Low volume in reservoirs
The lack of rainfall this year has greatly reduced the supply of water available in Turkey's reservoirs. The DSİ data states that the reservoirs are currently 35.4 percent full, while this rate was 64 percent in January of last year.
However, experts say they are hopeful that there will be precipitation in the coming months. A senior official from the İstanbul Waterworks Authority (İSKİ) who declined to be named told Sunday's Zaman: “Turkey entered the rainy season as of September, but there has not been enough rainfall thus far. However, we are still hoping and we believe the water level in the reservoirs will increase to the desired amounts before the end of May.”
Stating that though the situation is not too alarming yet, the İSKİ official said that there will be serious trouble if the drought continues.
The average volume of drinking water in İstanbul's reservoirs is currently 33.97 percent. In Ankara, it is 24.77 percent, 57.78 percent in İzmir and 44.04 percent in Bursa. In January last year, the average in İstanbul was 62.26 percent, 28.03 percent in Ankara, 46.44 percent in İzmir and 46.9 percent in Bursa.
The official said that İstanbul is a continuously growing city, noting: “As the population of the city increases year by year, its need for water also increases in parallel. We cannot guarantee that İstanbul will not experience water problems, even though we have already begun to bring water from the Melen Stream to İstanbul.”

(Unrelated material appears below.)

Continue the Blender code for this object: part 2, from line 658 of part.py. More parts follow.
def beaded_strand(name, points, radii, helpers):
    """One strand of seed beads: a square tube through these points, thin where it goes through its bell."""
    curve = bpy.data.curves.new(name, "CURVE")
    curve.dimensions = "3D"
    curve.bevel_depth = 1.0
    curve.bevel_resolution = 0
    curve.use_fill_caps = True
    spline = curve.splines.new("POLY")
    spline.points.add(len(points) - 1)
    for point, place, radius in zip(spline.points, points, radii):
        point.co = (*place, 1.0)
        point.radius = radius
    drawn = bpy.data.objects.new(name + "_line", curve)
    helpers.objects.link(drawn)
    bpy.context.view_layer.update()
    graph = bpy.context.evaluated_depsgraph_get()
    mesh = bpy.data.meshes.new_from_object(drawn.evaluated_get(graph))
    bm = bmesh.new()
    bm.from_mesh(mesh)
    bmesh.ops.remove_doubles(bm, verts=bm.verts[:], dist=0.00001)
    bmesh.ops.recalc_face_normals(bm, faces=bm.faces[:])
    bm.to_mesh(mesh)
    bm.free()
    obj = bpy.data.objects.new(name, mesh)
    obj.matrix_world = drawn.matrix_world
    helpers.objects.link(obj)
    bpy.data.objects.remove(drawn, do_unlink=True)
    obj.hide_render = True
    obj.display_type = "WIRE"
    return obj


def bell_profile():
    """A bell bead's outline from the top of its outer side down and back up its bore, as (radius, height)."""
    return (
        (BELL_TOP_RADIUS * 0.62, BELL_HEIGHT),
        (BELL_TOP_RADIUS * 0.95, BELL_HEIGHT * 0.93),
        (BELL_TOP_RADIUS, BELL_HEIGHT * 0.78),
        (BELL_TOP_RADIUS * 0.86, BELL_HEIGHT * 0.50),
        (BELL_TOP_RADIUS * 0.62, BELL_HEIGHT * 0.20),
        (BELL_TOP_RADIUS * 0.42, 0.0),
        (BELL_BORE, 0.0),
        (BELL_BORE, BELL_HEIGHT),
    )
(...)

The construction of a “Melen Project” pipeline, initiated in 1997 by the DSİ to put an end to İstanbul's ongoing and potential water woes, was finished in 2007. Underground pipelines bring water from Sakarya's Melen Stream to İstanbul.
Evaluating the issue for Sunday's Zaman, Turkish Union of Agricultural Chambers (TZOB) President Şemsi Bayraktar also emphasized that Meteorology General Directorate data indicates that the cumulative precipitation between October and December 2013 is much lower than it was for the same period the previous year. He said: “The average cumulative rainfall is currently 159.1 mm. It was 270.5 mm for the same period in 2012.”

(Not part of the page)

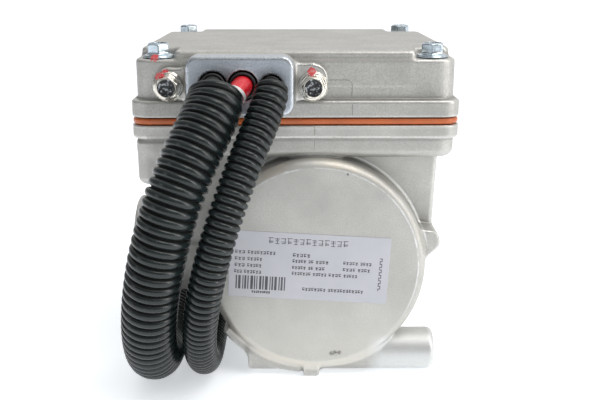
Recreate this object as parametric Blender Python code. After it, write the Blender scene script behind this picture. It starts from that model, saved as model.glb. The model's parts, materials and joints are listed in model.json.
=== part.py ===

Further analyzing figures about the amount of precipitation in Turkey, Bayraktar said that the biggest decline between October and December 2013 took place in the Central Anatolia Region. He stated that the cumulative rainfall in that region decreased 49.4 percent compared to the previous year, adding that this region was followed by the Mediterranean Region that saw a 47.7 percent decline, the Eastern Anatolia Region with a 45.9 percent decrease, the Southeastern Anatolia Region with 30.4 percent less, the Marmara region with a 25.7 percent decrease, the Aegean Region with 18.8 percent and the Black Sea Region with 11.8 percent decline.
The effect of lack of moisture on grain yields
Bayraktar stated that the lack of rain and snow has already affected grain yields, adding that farmers are looking forward to rain coming as soon as possible. “The growers are very concerned because their grain crops did not get enough rainfall in November and December,” Bayraktar said, adding that according to the information they received from the TZOB branches across the country, some planted seeds failed to grow due to the lack of water.
Stating that it is very difficult to say with any certainty whether or not there will be a drought in 2014, Bayraktar said that everything depends on how much rain falls in the upcoming months.
Also speaking to Sunday's Zaman, Turhan Tuncer, the president of the Chamber of Agricultural Engineers (ZMO), pointed to the lack of snowfall this year. He stated: “I live in Ankara and it has snowed only once this year. Snowfall is very important for wheat yields. We, as agricultural engineers, call snow the quilt for the wheat. The wheat should germinate slowly under the snow. If snowfall decreases, wheat production will also decrease.”
Professor Mikdat Kadıoğlu from İstanbul Technical University's faculty of aeronautics and astronautics told Sunday's Zaman that the “water year,” or rainy season, started as of October 2013 and will end in September 2014, adding: “In the first three months of the water year, the desired rainfall didn't fall. Most of Turkey has a Mediterranean climate. In this climate, summers are dry and hot while winters are warm and rainy. Thus, we should have had most of the rainfall we need during these first three months. However, we did not and what is serious is that thus far, we are also seeing drought conditions in January.”
Stating that Turkey has been experiencing a hydrological drought, Kadıoğlu said: “According to long-term weather forecasts, a high amount of rainfall is expected in the Black Sea Region, the Eastern Anatolia Region and the Central Anatolia Region. However drought is expected in the Marmara Region, the Aegean Region and the Mediterranean Region. These three regions are the country's most populated regions. In other words, the regions that need the most water.”
Regarding the low volume of water in reservoirs, Bayraktar also said that according to the UN's latest water report, Turkey will experience a grave water problem as of 2025, adding: “People should not forget that Turkey is not a water rich country as it is frequently said. People have to use water economically; using our existing water resources wisely is of great importance for our country.”
Deputy Chairman of the Turkish Water Foundation Ali Uysal said it is still very early to create disaster scenarios, adding that there will be rainfall during the spring months and the volume in reservoirs will increase when the snows melt in the spring.
But Uysal also called on the public to use water more economically, stating: “For example, they should use less water while washing their cars or doing the dishes.”